When aiding the Board of Directors, the Control and Risks Committee:

  • evaluates, together with the Corporate Accounting Reporting Officer, and having heard the opinion of the External Auditor and of the Board of Statutory Auditors, proper application of the accounting standards and their uniformity for the purpose of drawing up the consolidated financial statements;
  • expresses opinions on specific aspects pertaining to the identification of the main corporate risks;
  • examines the periodical reports covering the evaluation of the internal control and risk management system, and the specifically relevant ones prepared by the internal audit function;
  • monitors the autonomy, adequacy, efficacy and efficiency of the internal audit function;
  • may ask the internal audit function to carry out checks on specific operational areas, at the same time notifying the Chairman of the Board of Statutory Auditors;
  • examines the annual plans of the Control Functions and the reports on their implementation.

 

The Control and Risks Committee reports to the Board of Directors, at least once every six months during approval of the annual and interim financial report, on the activities carried out, on the use, if any, of its financial resources as well as on the adequacy of the internal control and risk management system.
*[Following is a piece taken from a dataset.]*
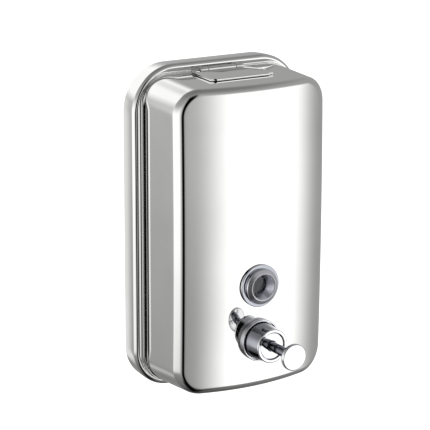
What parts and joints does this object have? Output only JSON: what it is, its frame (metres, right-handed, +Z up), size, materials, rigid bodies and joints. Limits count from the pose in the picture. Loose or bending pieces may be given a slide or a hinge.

On the subject of transactions with related parties and/or affiliated subjects, the Control and Risks Committee (consisting of independent directors only), also performs the functions assigned to it by the Board of Directors, as governed within the scope of the “Procedure” in force.

During 2012, the Committee’s activity regarded the following key guidelines:

  • procedure for transactions with related parties – applications and adaptation to the supervisory regulations on the subject of “affiliated parties”;
  • discussion with the Board of Statutory Auditor, with the Financial Reporting Officer and with the Auditing firm concerning certain balance sheet items for the period ending 31 December 2011, as well as consolidated interim management reports for 2012;
  • discussion with the CEO and with the Head of the Risk Management Function with regards to the push given to securities-related operations, to the new operational limits and to the new system of treasury proxies, later approved by the Board;
  • presentation and implementation of the 2012 audit plan;
  • interaction of the Committee, consisting of independent directors only, with the inspecting representatives of Bank of Italy during the course of the audits carried out by the latter at the Bank’s premises;
  • evolution lines of the internal control system.

 

Upon conclusion of its interim reports to the Board of Directors, the Committee stated that it had not found any inadequacies in the internal audit system.

The Chairman of the Board of Statutory Auditors - or another external auditor appointed by the Chairman from time to time - participates in the doings of the Committee. If deemed appropriate in connection to the issues to be discussed, the Control and Risks Committee and the Board of Statutory Auditors meet jointly.

During the course of the period, the Chairman of the Board of Statutory Auditors took part in 12 meetings.

Committee meetings were properly documented in minutes.

In performing its functions, the Control and Risks Committee can access the information and corporate functions necessary to carry out its tasks.

The Chairman of the Board of Directors and, if invited, the CEO and the General Manager may participate in the activities of the Control and Risks Committee; the Committee can also ask for the presence at its meetings of:

  • experts if the technical content of transactions becomes particularly important, to be identified also among Board members; these experts can be called to take part in meetings on an advisory basis;
  • all members or company staff concerned, who can be called to take part in the meetings on an advisory basis.

With resolution of 19 January 2012 the Board of Directors allocated the Control and Risks Committee (formerly Internal Audit Committee) annual economic resources of 60,000 Euro, to be used autonomously, subject to reporting to the Board concerning the use of funds within the sphere of the already envisaged six-monthly Report.